Sunday was as Simchedik as the night before was agonizing. Politicians, buildings, and whores all become respectable after reaching a certain age. And now that I'm getting closer to middle age, perhaps I'm getting a little more respect from a family that never quite knew what to make of me (that's frankly putting it mildly). Maybe they're finally growing accustomed to me, or I to them. Or maybe, for whatever reason they've found, they've decided to view me with a little more respect. Who knows? But, fundamentally, my brother was getting married. It was the most happiness my family, a family as prone to depression as any family that manages to stay together in spite of it all, has experienced in many a year. Jordan, the one family member seemingly not much affected by the angst of the rest of us, is the one of us who finally got to the Chuppah. Even the moment Jordan was married, all I could think of was that line from Beethoven's 9th: Ja - wer auch nur eine Seele/Sein nennt auf dem Erdenrund!

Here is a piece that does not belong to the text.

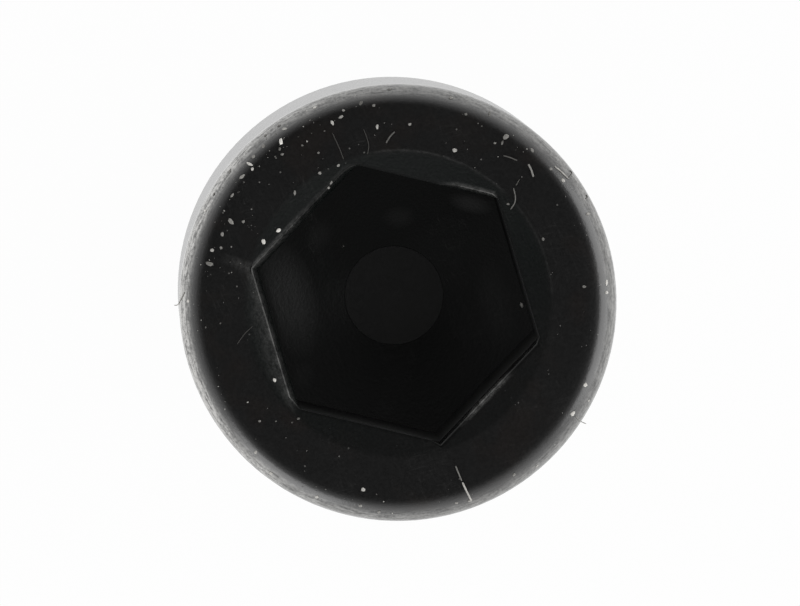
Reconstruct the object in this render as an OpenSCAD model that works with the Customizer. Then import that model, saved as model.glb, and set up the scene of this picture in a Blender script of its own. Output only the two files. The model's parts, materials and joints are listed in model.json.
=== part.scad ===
// Socket head cap screw with a metric coarse thread, forged and rolled in one piece.
// All sizes are in millimetres.
// The screw stands on its threaded end: +Z runs up its axis to the head, and the origin
// is the centre of the flat end face. Two flats of the hexagon face +Y and -Y.

/* [Thread] */
// Length from the end face to the underside of the head
screw_len = 30; // [20:1:60]
// Outside diameter of the thread
thread_d = 11.85; // [11.6:0.05:12.4]
// Distance from one thread crest to the next
thread_pitch = 1.75; // [1:0.25:2]
// Slope of the thread's run-out into the neck, from the axis
runout_angle = 30; // [20:5:45]
// Diameter of the flat end face
end_d = 9.2; // [7:0.1:9.8]
// Slope of the chamfer round the end, from the axis
end_angle = 45; // [30:5:60]

/* [Neck] */
// Length of the plain neck, from the underside of the head to the run-out
neck_len = 2.5; // [1.5:0.1:5]
// Radius of the fillet between the neck and the underside of the head
neck_fillet = 0.8; // [0.4:0.1:1.2]

/* [Head] */
// Diameter of the head
head_d = 17.8; // [16.5:0.05:20]
// Height of the head
head_h = 11.95; // [10.5:0.05:14]
// Radius of the rounded edge round the top of the head
rim_r = 0.9; // [0.3:0.05:1.2]
// Width of the chamfer round the underside of the head
seat_chamfer = 0.25; // [0.1:0.05:0.6]

/* [Socket] */
// Width of the hexagon across its flats
socket_af = 10.15; // [8:0.05:10.5]
// Depth of the hexagon at its corners
socket_depth = 6; // [4.5:0.1:6.5]
// How far the round lead-in reaches past the corners of the hexagon
lead_in = 0.38; // [0.05:0.01:0.5]
// Slope of the lead-in, down from the top face
lead_in_angle = 7; // [5:1:45]
// Diameter of the flat disc in the middle of the socket's floor
floor_disc_d = 4.1; // [2:0.1:6]
// Slope of the floor, from the hexagon's corners down to the disc
floor_angle = 16.5; // [5:0.5:25]

/* [Hidden] */
$fn = 96;

black_oxide = [0.11, 0.11, 0.115];

// A cutting tool reaches this far out of the face that it cuts
overshoot = 1;

// Depth of one flank of a 60 degree thread down to its pitch line, for each pitch
flank_share = 3 * sqrt(3) / 16;

thread_r = thread_d / 2;
// The neck keeps the diameter of the blank that the thread was rolled on
neck_r = thread_r - flank_share * thread_pitch;
end_r = end_d / 2;
end_len = (thread_r - end_r) / tan(end_angle);
runout_len = (thread_r - neck_r) / tan(runout_angle);
neck_bottom_z = screw_len - neck_len;

head_r = head_d / 2;
top_z = screw_len + head_h;
// The neck runs on into the head, so that the two are one solid
neck_top_z = screw_len + seat_chamfer;

corner_r = socket_af / sqrt(3);
mouth_r = corner_r + lead_in;
lead_in_depth = (mouth_r - socket_af / 2) * tan(lead_in_angle);
floor_disc_r = floor_disc_d / 2;
floor_z = top_z - socket_depth - (corner_r - floor_disc_r) * tan(floor_angle);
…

Und wer's nie gekonnt, der stehle/Weinend sich aus diesem Bund! - Yes, let join anyone who can call one soul his own on this earth! Any who cannot, let him go away and weep alone.

Leaving aside the somewhat sexist implication of the wording and the fascist implication of the sentiment, it's pretty much what all people who've been unlucky, or ill-suited, in love, have to do sometimes. And as I thought of it, a kitschy single tear came to my eye that I had to wipe away. It was a surprisingly dry-eyed affair - even my mother, the world champion waterworker, seemed very nearly dry as a bone. Yet, for nearly the whole of the time of the rest of the wedding, such thoughts barely entered my mind. Jordan has said to us, many times, that above all else, we all need to try to be happier in this family. And for one weekend at least, we at least 99% succeeded. If we can get to simchas more often, maybe all the baggage was worth it. Perhaps these values, which have caused me so much trouble for so long, may turn out to be the right ones in the end.